In 2005, for example, ankle and knee injuries meant Serena Williams played only 28 games; Maria Sharapova struggled with a back injury that summer and then suffered with pectoral problems; Kim Clijsters spent time out with wrist and knee injuries, Justine Henin-Hardenne was sidelined by knee and hamstring injuries all year and Jennifer Capriati missed the entire season with a shoulder problem.
Neither does Petchey believe the demands of the men's game have grown more onerous.
"Maybe the physicality of the game has changed a bit and the rallies are a bit longer and the points were a lot shorter back then," he says. "But you can argue that that was a more dynamic movement than what they are going through now, which is more endurance based."

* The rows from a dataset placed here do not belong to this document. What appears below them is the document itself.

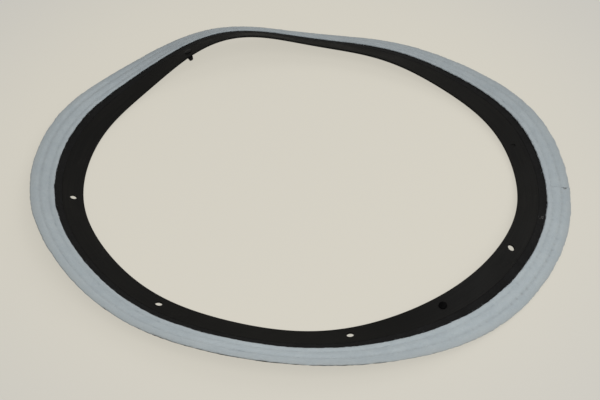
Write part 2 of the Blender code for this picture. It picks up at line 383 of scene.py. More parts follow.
def flange_holes():
    """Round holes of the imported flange, found from the corners between its edges."""
    bearing, across, up = LIE.section(corners("carrier_ring"))
    inside = (across > CARRIER.inner + EDGE_MARGIN) & (across < BAND - EDGE_MARGIN)
    bearing, across, up = bearing[inside] % math.tau, across[inside], up[inside]
    order = np.argsort(bearing)
    breaks = np.nonzero(np.diff(bearing[order]) > HOLE_SPREAD)[0] + 1
    holes = []
    for rim in np.split(order, breaks):
        middle = (bearing[rim].min() + bearing[rim].max()) / 2
        low, high = across[rim].min(), across[rim].max()
        holes.append(Hole(middle, (low + high) / 2, (high - low) / 2, up[rim].min()))
    return holes


def pin_holes():
    """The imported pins, each with the flange hole that it stands in."""
    holes = flange_holes()
    found = []
    for node in ("front_pin", "rear_pin"):
        bearing, _, _ = LIE.section(corners(node))
        middle = math.atan2(np.sin(bearing).mean(), np.cos(bearing).mean())
        gaps = [abs(math.remainder(hole.bearing - middle, math.tau)) for hole in holes]
        found.append((node, holes[int(np.argmin(gaps))]))
    return found


def turn_away(bearing, other):
    """Angle between bearings, the short way round."""
    return np.abs(np.remainder(bearing - other + math.pi, math.tau) - math.pi)


def bell(value, half):
    """Bell curve of a value: 1 where it is 0, falling off over a half width."""
    return np.exp(-((value / half) ** 2))


def hole_middle(hole):
    """Middle of a hole on the ring laid out flat."""
    return LIE.flat(np.array(hole.bearing), np.array(hole.across), np.array(0.0))


def soft_noise(rng, shape, spacing, size):
    """Random heights on a grid, smooth over a size, closed both ways, with unit spread."""
    spectrum = np.fft.rfft2(rng.standard_normal(shape))
    around = np.fft.fftfreq(shape[0], spacing[0])[:, None]
    across = np.fft.rfftfreq(shape[1], spacing[1])[None, :]
    spectrum *= np.exp(-2 * (math.pi * size) ** 2 * (around**2 + across**2))
    field = np.fft.irfft2(spectrum, s=shape)
    return (field - field.mean()) / field.std()


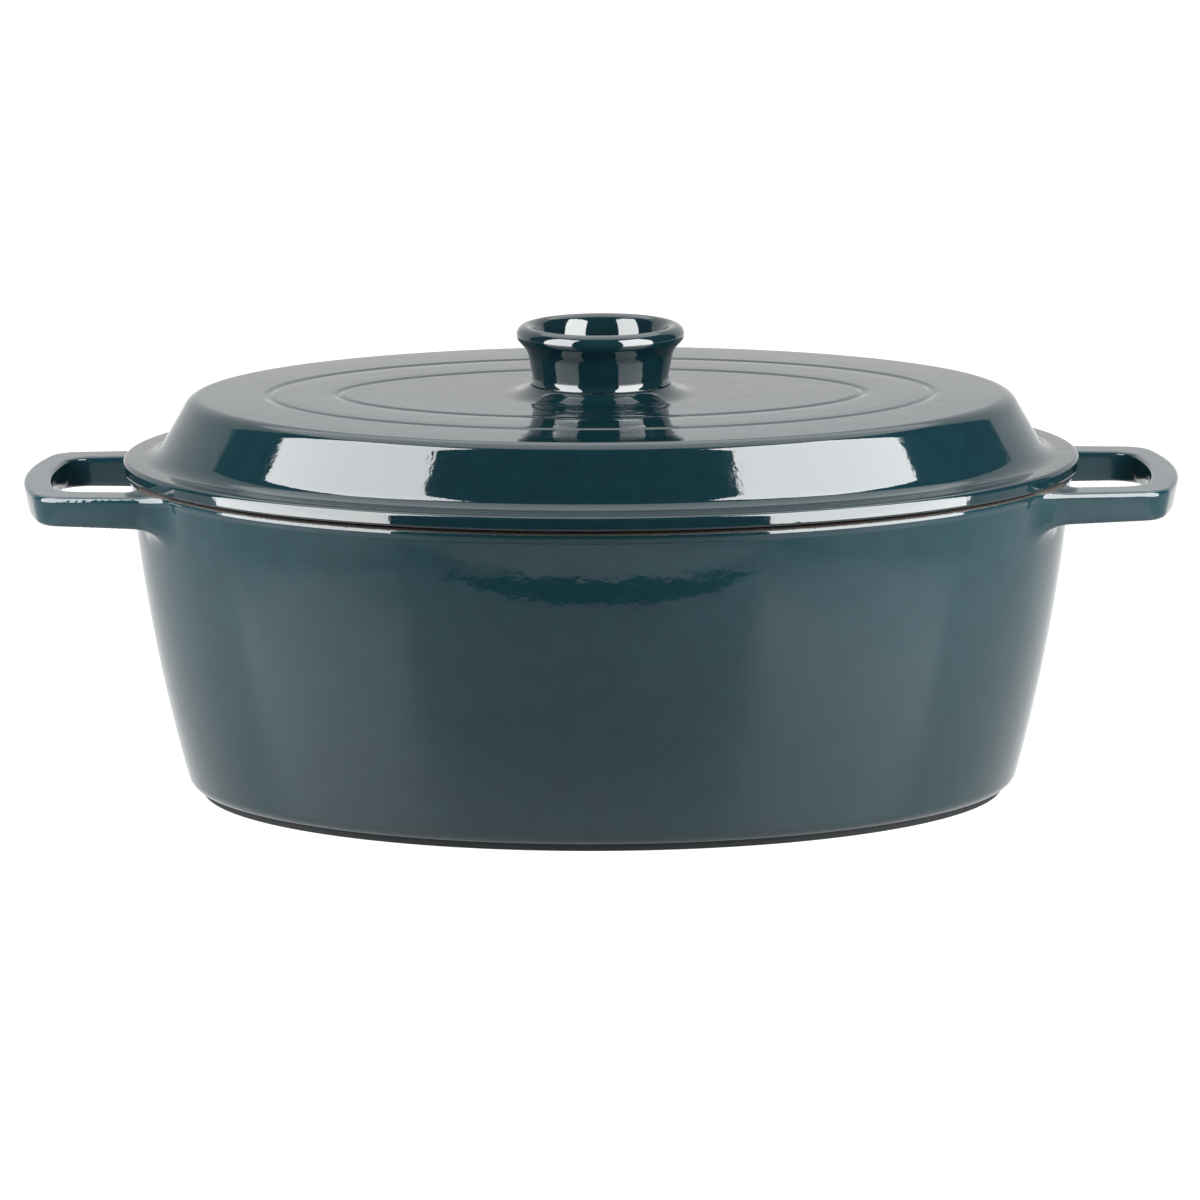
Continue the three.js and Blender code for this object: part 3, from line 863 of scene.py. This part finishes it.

Is the season too long, the number of matches played too great?
"I don't think it's about if it's short or not," says Tsonga, the sixth seed here at Wimbledon. "It's about if we have some time to rest after tournaments because they all follow each other. If you play for nine months, every day, for sure you will get injured.
"I have to play almost every week if I want to keep my ranking and have some opportunity in big tournaments. So I have to play almost every week because I'm not winning, for the moment, huge tournaments."
To cope better with such burdens, almost every player in the world's top echelons now travels with a team designed specifically around their fitness needs. Murray has trainer Jez Green and physio Andy Ireland; Djokovic has trainer Gebhard Phil-Gritsch and physio Miljan Amanovic permanently on hand.
The sport may have got faster, the rallies more intense. But the players are protected and prepared in a way that their predecessors could never have imagined. Neither are their overall schedules as packed as in the past.
"If you look at the year-end totals of games played," says Petchey, "You could argue that someone like John McEnroe played more, because he used to play so much doubles on top of all the singles success he had."